• _Task objective_
Below is a listing. Quote from it, exactly, the lines from the one containing "part finishes it." down to the one containing "self.tree = material.node_tree", both ends included, and nothing else.

Extracted information start

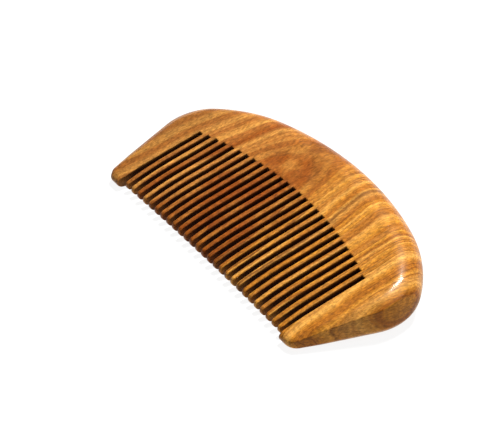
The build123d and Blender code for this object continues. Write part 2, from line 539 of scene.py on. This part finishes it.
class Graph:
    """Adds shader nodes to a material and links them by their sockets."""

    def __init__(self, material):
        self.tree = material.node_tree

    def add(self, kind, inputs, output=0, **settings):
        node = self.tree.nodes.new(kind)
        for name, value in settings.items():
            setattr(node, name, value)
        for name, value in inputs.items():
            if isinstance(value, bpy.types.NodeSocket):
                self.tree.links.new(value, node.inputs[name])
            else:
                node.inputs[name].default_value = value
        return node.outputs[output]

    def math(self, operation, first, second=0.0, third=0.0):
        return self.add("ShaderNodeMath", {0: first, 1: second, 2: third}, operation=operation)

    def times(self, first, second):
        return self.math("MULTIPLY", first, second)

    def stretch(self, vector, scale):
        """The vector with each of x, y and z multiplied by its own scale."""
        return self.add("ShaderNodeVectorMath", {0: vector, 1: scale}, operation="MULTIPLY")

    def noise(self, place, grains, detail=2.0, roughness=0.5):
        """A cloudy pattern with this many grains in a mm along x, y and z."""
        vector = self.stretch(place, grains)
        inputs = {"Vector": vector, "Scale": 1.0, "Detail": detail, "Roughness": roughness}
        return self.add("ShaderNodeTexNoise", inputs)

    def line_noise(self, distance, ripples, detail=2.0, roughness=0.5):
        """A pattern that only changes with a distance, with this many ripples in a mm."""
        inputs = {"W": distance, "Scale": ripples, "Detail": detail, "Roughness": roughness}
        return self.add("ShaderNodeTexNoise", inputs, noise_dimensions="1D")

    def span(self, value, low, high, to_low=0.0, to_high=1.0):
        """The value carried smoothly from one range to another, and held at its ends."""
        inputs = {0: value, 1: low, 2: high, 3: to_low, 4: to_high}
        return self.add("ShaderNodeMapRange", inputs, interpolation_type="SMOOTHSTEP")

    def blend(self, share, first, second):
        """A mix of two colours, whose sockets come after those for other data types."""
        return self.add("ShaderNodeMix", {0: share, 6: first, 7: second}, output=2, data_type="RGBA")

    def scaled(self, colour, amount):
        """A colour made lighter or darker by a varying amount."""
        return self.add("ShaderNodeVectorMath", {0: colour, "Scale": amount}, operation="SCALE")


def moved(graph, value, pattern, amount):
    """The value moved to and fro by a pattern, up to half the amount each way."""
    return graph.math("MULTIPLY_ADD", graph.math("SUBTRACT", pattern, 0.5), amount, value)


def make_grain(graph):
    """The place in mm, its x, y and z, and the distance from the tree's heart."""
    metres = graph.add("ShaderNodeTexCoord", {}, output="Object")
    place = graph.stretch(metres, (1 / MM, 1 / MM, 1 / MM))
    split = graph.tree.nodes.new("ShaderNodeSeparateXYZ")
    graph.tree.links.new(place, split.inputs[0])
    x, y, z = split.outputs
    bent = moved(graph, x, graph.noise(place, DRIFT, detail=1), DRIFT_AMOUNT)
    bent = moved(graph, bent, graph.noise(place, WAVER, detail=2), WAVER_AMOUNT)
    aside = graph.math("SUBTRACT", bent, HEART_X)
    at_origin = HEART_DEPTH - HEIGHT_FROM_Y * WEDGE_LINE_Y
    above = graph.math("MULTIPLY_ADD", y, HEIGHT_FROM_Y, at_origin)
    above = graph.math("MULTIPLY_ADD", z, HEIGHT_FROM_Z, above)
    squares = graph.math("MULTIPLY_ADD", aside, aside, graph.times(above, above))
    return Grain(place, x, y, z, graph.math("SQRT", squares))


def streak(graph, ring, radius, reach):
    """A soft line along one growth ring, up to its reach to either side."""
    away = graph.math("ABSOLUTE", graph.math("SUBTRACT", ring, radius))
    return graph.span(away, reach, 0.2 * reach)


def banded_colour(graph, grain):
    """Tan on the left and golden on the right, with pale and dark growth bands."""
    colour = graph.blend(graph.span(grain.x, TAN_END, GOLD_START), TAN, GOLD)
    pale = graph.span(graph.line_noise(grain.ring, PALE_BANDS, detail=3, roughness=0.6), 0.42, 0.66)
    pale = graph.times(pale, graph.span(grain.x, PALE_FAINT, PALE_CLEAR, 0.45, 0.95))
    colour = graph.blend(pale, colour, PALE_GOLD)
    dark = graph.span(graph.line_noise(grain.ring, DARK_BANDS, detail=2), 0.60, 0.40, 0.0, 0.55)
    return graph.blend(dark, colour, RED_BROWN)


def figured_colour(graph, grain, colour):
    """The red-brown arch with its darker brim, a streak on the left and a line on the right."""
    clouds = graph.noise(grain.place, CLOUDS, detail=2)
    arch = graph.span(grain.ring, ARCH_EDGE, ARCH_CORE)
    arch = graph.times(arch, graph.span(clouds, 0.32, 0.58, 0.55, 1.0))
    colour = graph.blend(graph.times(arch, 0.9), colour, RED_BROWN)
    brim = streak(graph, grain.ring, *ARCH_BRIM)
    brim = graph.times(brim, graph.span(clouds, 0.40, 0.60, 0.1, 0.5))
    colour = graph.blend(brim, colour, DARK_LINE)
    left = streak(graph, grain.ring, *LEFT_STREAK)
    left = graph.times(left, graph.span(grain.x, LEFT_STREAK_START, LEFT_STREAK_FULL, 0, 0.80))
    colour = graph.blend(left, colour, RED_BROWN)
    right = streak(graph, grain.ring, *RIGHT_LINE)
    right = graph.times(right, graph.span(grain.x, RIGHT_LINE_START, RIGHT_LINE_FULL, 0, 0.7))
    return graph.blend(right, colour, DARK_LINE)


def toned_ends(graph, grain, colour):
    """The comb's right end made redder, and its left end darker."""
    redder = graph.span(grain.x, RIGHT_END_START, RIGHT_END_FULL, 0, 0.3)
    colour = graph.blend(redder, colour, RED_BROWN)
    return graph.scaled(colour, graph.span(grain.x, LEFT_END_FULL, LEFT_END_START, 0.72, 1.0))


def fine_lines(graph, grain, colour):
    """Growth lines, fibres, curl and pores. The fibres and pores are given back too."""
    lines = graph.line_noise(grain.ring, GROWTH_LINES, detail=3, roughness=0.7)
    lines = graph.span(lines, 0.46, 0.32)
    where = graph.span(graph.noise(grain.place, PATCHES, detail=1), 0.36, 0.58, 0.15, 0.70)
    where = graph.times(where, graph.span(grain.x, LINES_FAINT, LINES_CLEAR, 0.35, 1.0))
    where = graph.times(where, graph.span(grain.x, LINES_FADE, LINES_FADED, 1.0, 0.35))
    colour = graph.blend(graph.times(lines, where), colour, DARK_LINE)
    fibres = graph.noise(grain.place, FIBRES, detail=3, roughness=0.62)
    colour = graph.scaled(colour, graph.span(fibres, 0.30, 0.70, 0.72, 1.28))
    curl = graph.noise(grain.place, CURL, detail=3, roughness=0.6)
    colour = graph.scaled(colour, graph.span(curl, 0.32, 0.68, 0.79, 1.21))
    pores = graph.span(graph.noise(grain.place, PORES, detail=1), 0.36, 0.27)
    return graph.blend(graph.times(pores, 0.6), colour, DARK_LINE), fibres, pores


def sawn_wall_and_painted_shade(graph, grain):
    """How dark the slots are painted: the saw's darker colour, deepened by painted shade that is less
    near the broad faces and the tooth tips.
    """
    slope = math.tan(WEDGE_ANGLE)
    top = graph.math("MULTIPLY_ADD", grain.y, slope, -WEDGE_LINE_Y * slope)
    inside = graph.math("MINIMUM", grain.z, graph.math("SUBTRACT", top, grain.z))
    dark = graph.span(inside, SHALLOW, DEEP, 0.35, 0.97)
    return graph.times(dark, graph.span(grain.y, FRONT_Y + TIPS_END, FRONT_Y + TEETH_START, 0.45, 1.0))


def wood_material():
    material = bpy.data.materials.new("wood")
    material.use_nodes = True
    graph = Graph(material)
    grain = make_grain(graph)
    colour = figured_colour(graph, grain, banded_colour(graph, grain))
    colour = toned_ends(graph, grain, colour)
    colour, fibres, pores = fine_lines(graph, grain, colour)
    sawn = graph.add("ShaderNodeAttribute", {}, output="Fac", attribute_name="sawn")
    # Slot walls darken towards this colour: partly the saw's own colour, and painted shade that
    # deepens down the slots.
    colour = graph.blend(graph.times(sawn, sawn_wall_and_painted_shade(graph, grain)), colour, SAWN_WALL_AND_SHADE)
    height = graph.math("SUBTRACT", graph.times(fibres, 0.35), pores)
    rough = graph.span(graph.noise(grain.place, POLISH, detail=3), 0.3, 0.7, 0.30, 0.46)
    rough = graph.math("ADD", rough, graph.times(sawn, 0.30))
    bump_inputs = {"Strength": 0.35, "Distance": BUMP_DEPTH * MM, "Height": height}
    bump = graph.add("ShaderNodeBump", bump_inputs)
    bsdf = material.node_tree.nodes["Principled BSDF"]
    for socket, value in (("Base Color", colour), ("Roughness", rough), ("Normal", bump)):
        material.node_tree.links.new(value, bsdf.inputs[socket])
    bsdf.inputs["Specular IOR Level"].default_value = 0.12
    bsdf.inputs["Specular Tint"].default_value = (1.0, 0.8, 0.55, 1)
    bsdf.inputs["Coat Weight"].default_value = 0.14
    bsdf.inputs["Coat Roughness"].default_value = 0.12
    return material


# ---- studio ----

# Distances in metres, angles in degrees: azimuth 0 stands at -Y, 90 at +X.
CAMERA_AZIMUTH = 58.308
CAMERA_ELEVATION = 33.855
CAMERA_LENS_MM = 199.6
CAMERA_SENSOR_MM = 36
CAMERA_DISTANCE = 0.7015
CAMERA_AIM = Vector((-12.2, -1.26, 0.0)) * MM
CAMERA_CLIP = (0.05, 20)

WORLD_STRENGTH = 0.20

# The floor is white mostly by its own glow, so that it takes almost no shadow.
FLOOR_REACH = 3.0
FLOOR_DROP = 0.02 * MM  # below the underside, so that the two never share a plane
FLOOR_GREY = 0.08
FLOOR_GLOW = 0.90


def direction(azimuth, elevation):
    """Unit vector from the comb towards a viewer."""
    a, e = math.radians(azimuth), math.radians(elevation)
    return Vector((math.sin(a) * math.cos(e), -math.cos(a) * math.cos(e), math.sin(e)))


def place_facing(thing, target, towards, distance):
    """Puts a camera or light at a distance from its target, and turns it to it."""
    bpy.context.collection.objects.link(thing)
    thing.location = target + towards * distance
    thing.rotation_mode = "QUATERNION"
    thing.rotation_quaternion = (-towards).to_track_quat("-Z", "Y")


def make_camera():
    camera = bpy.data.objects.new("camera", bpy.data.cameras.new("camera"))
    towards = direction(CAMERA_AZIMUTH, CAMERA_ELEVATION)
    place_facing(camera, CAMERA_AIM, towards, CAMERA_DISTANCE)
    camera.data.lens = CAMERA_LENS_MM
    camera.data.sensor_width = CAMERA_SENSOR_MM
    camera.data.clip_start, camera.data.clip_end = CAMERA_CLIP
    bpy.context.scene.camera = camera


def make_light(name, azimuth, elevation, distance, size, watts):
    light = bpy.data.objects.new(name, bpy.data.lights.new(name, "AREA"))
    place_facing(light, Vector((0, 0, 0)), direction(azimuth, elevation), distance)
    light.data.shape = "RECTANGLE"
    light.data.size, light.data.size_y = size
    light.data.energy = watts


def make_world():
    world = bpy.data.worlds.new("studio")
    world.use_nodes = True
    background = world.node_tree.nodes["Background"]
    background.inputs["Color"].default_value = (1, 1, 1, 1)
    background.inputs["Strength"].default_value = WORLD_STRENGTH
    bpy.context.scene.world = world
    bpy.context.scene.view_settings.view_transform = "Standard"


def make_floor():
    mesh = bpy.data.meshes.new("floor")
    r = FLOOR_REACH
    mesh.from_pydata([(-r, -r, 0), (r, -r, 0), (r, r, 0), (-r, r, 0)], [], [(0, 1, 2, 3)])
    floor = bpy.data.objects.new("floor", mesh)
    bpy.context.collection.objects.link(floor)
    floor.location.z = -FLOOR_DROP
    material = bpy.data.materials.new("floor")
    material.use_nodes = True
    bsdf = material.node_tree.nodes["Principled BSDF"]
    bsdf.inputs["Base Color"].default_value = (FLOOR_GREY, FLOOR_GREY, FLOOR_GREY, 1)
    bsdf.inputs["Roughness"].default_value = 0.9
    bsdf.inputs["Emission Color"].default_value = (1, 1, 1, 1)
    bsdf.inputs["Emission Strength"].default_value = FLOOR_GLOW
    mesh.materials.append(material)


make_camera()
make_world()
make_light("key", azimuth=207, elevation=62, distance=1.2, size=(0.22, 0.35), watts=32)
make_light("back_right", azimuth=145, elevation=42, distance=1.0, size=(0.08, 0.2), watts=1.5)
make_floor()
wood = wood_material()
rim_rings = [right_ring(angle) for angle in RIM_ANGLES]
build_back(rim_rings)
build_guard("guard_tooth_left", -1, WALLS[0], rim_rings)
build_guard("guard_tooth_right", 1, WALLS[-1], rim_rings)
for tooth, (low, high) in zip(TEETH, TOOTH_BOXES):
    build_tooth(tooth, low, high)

Extracted information end
Extracted information start

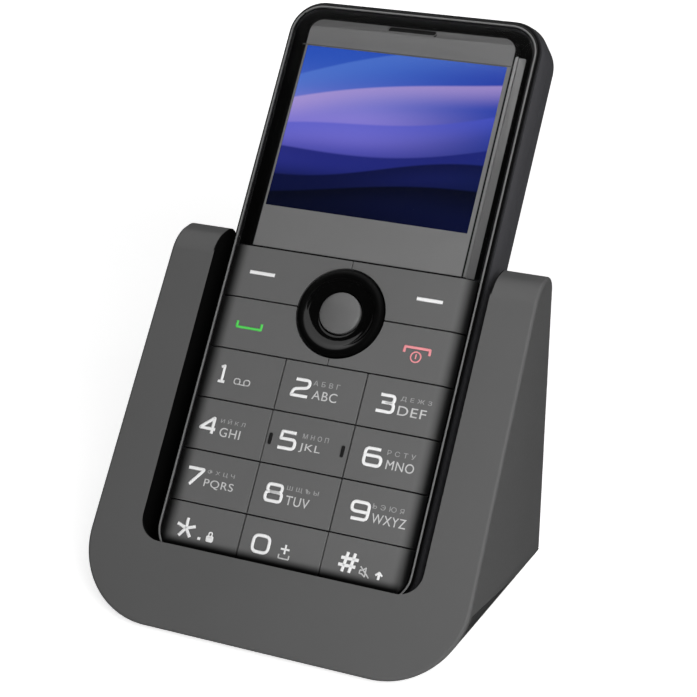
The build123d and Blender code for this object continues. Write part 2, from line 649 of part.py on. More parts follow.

Extracted information end

• _Finished answer_
The build123d and Blender code for this object continues. Write part 2, from line 539 of scene.py on. This part finishes it.
class Graph:
    """Adds shader nodes to a material and links them by their sockets."""

    def __init__(self, material):
        self.tree = material.node_tree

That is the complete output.